Le WSWS a également interviewé Magalie, de Corse, qui était responsable d’une équipe de maintenance et de transport avant d’être déclarée invalide. Elle a dit, «C’est ma 5e manifestation. Comme tout le monde, il y a un ras-le-bol. Je suis invalide, je touche une persion d’invalidité de 780 euros, et 400 euros d’ASS. J’ai très bien gagné ma vie avant de subir mon invalidité. Aujourd’hui, je n’ai rien.»

Elle a expliqué, «J’ai un gros problème cervical, et on m’a déclarée inapte au travail. Cela a commencé par ça, puis les problèmes de santé s’accumulent, et la Sécurité sociale s’en bat les cacahuètes. Ils restent bloqués sur la première invalidité, rien de plus. J’ai mes radios, j’ai la hanche droite toute fissurée. Je prends rendezvous avec la Sécurité sociale pour que la prise en charge soit supérieure, on me demande de travailler un tiers de temps, ce qui n’est pas facile quand on est à 30 bornes d’une première ville. Donc voilà, je vais crever comme ça.»

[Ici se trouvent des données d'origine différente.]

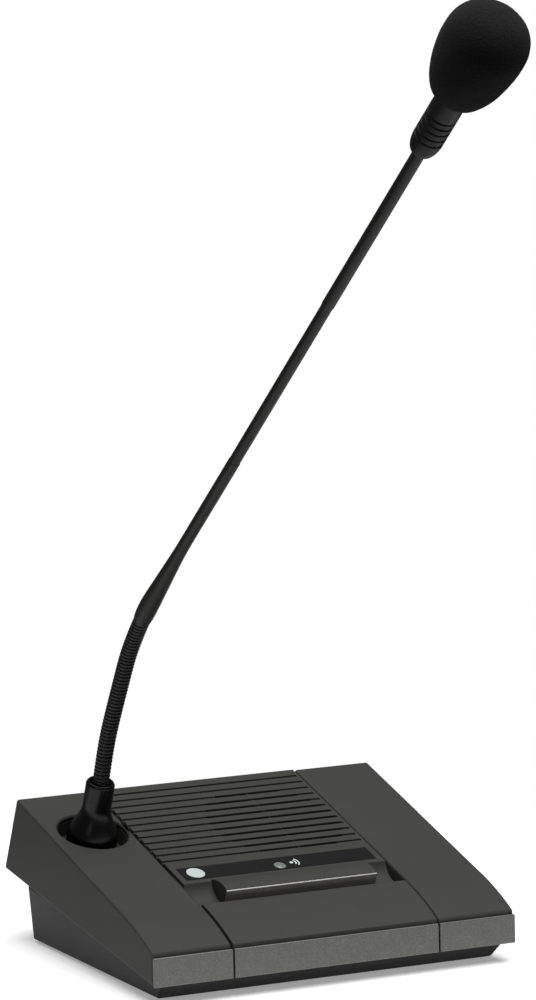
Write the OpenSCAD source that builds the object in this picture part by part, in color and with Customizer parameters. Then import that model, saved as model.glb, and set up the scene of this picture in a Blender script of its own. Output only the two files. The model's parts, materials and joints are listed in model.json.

Tout en se disant très fière de la performance de son équipe, elle a ajouté: «Il n’y pas d’aides pour les petites entreprises. Les microentreprises ferment après un an, parce qu’il n’y a pas d’autre moyen.»

Interrogé sur le rôle des syndicats, elle a répondu: «Vous rigolez? Les syndicats, c’est une grosse blague. … Les syndicats ont été bons avant guerre, après guerre. C’est grâce à eux certainement en grande partie qu’on a eu les congés payés, plein de choses. Mais c’était en quelle année? Aujourd’hui la CGT a des bâtiments, il faut voir. Ils font quoi là-dedans? Je n’ai pas besoin d’eux, ils ne m’ont rien apporté et ils ne m’apporteront rien aujourd’hui.»